All of this talk of clinging on to old sentimental objects that are falling apart reminds me of the POS 1997 Ford Explorer that I've been driving for [almost] the past ten years.

No stuffed animal stories from me. However, Celine had a childhood bear named Dudley, which Patch mauled about a year ago. He took the dirt nap shortly after that incident. Good times, good times.

KJ said...

WMD-I guess small children appreciate your fresh-faced honesty and gore. However, I do not believe this approach worked when small children wielding sticks at the Gangi's cookout this past summer hunted you down, chanting "Loooserr, looooserrr." I believe you shot back with "I am NOT a loser," elephant-man style.

Anonymous said...

Dudley is Dead?????? It seems like just yesterday I was out in front of Scanlon Hall helping Celine fasten his seat belt in the passenger seat of someone's borrowed car for a trip back to Needham!

Kate- I think Sparkles looks like million bucks - all things considered!

KW

Anonymous said...

They will get theirs, KJ. As payback for their little Lord of the Flies stunt, I am penning them each a letter from Santa stating Christmas is cancelled because of them and he will be telling all their friends at school that they eat their boogers.

KJ said...

Hold on now...I could swear I saw Dudley in Cohasset over the summer. Was it a ghost?

KJ said...

WMD-I think you should audition for Nanny 911..You'd make millions as the Italian Papa who rules with a fist full of ricotta.

Anonymous said...

"rules with a fist full of ricotta" is now on the list with "over-rated shitmonkey"... awesome

Anonymous said...

ALRIGHT TIME TO COME CLEAN....
I LIED!
I tell this story knowing the wrath I will face but feel its one that the Pointy Universe will appreciate.
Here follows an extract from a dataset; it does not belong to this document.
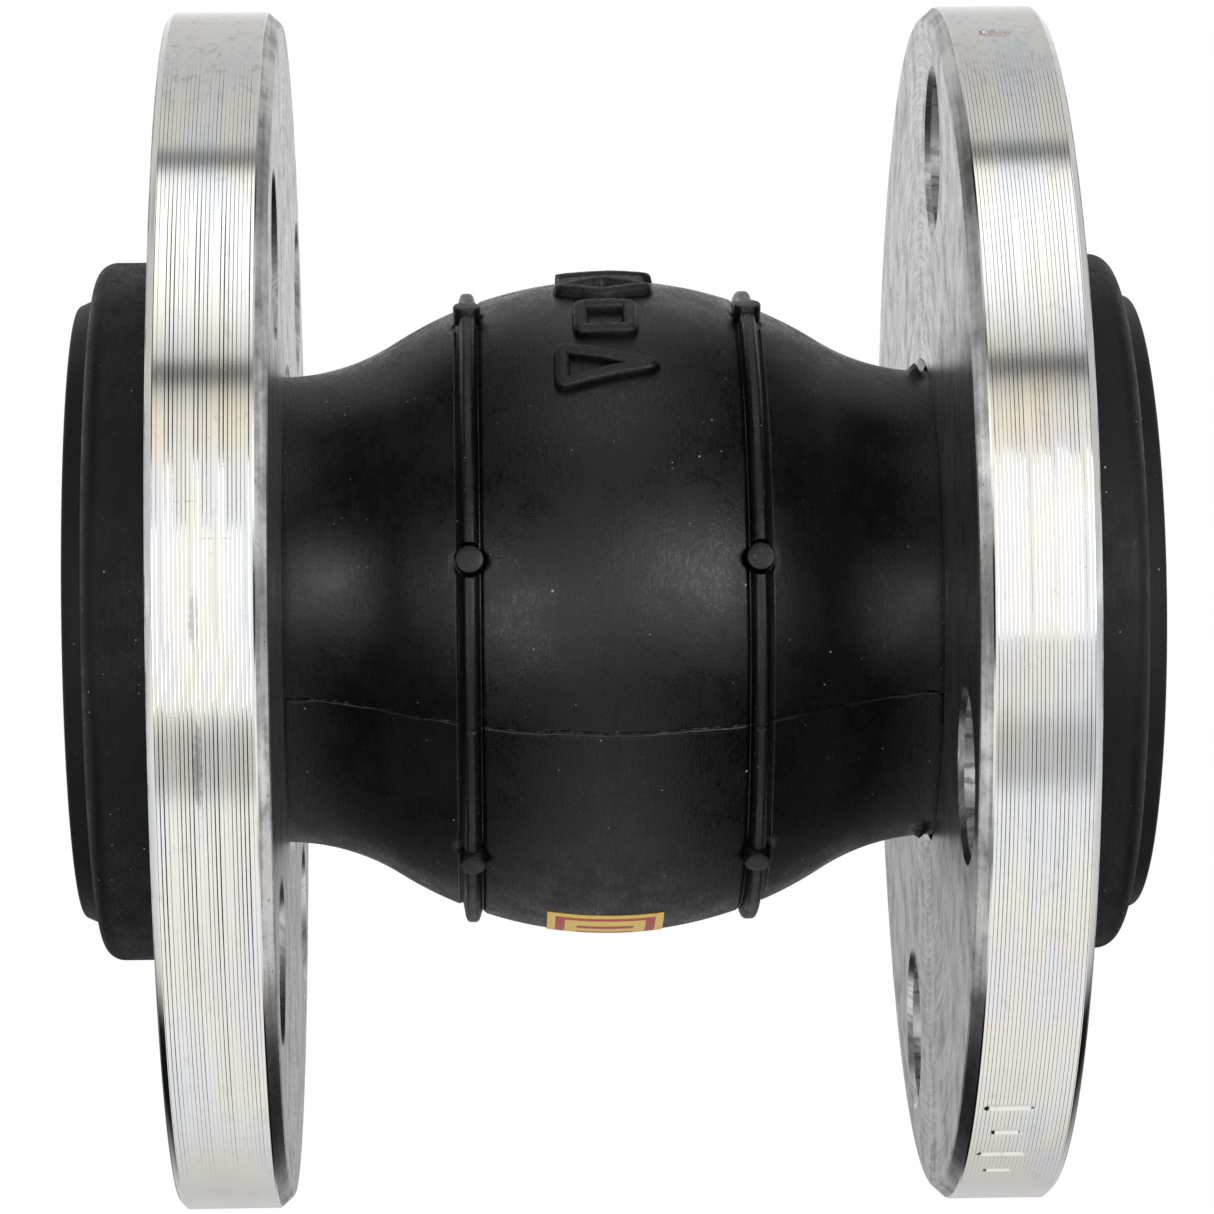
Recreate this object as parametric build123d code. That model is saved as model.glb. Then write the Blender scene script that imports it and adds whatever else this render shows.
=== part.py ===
from build123d import *
import os
from math import acos, asin, cos, degrees, radians, sin

# A rubber expansion joint for 1 inch pipe: one moulded rubber sphere held between two loose steel flanges.
# The pipe axis is X, +Z is up, and the origin is on the axis, midway between the two sealing faces.
# Both sides are mirror images, apart from the turn of their bolt holes and the marks on the sphere.
# An angle round the axis is measured from -Y towards +Z. An outline is drawn as (x, radius).

# the whole joint
FACE_TO_FACE = 95.0
BORE_R = 12.5

# flanges
FLANGE_R = 54.0
FLANGE_T = 10.0
FLANGE_FACE_X = 28.8        # the face towards the sphere
FLANGE_BORE_R = 21.7
FLANGE_LIP_R = 2.0          # round edge that the neck flares over
EDGE_IN = 1.2               # chamfer of the rim towards the sphere
EDGE_OUT = 0.6
BOLT_CIRCLE_R = 42.5
BOLT_HOLE_R = 7.0
BOLT_COUNT = 4
HOLE_CHAMFER = 0.5
LEFT_PHASE = 45.0
RIGHT_PHASE = 70.0

# outer surface of the rubber
CROWN_R = 29.6              # largest radius of the sphere
CROWN_ARC = 35.5            # radius of its outline
WAIST_ARC = 19.2            # radius of the hollow between sphere and neck
NECK_R = 21.1
COLLAR_BACK_X = 35.55
COLLAR_FACE_X = 45.7
COLLAR_R = 31.6
COLLAR_EDGE = 1.8
COLLAR_HEEL = 0.8
NECK_FLARE = 2.25
SEAT_R = 28.6               # foot of the raised sealing ring
SEAT_TOP_R = 27.8
SEAT_LIP = 1.0

# layers of the wall, from the outside in, and the free play between pieces that work on their own
COVER_T = 3.2
PLY_T = 0.7
PLY_COUNT = 3
WALL_T = NECK_R - BORE_R
PLAY = 0.06

# bead in each collar
WIRE_R = 0.65
WIRE_PITCH = 1.34
WIRES_AROUND = 6            # hoops round the middle one
BEAD_X = 40.85
BEAD_R = 26.2
BEAD_SEAT = 2.1
HEEL_ARC = 2.5              # the first cord ply turns up the collar on this radius
TURN_UP_R = 23.6            # the plies end here, behind the bead
FILLER_LIP = 60.0           # degrees each side of the filler's seat for the wires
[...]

This is the real story how Lambie ended up in the trash. While cleaning up for the Christmas party all of the kids' toys and stuffed animals including Lambie went into the garage. It snowed like a bastard the following Friday which gave me the first opportunity to use my new snowblower. It being a new machine I had to check to see if it came with oil. After pulling the dip stick I realized I had nothing to clean it with. Sooooooo as I looked around I saw poor lambie looking at me. Yes the thought crossed my mind that Lambie might have a few more good days left but Caroline has moved on to Renny and Baby Annabell (who burps).
So I used Lambie to clean the oil and tossed it. My only mistake was not burying it far enough. Lesson Learned.

Had Sparkles been looking at me he would have remained untouched. I may be heartless but I'm no fool.

Anonymous said...

James-
Lambie, after her cleaning of the oil, would surely look better sprayed across your lawn through the 8HP Snowblower. Come Spring 2006, nobody would have been the wiser, even the wisest of wise men.
But, your confession on the Pointy Universe does not cleanse the soul so I expect you to attend a Catholic contrition this weekend and bend over and take it like a good alter boy does....

Anonymous said...

One of my favorite things about Sparkles is his voice. It's so strong yet so soothing. I remember one stormy night in Eastie sitting at Kate's kitchen table and Sparkles was imparting his words of wisdom on various topics. We listened and drank heavily, moving from one bottle of wine to the next. Sparkles is WISE beyond his years...

Anonymous said...

There is rumor that secret tapes of an NPR interview with Sparkles were stolen and tampered with back in the late 70's. A wily swindler dubbed his own voice over Sparkles on the original recordings and Sparkles has not talked to the media since. Perhaps he'll break his silence to weigh in on this Lambie incident...

As for YOU, James: how would you feel if we took your "Mother Weymouth" Varsity Jacket or LAX cutoff sweatshirts and used them to sponge paint the bathroom? Huh? Huh? Poor Lambie.

Code Red said...

If Caroline doesn't keep her wits about her, James may try to use Renny as a shammy to dry off his freshly washed truck.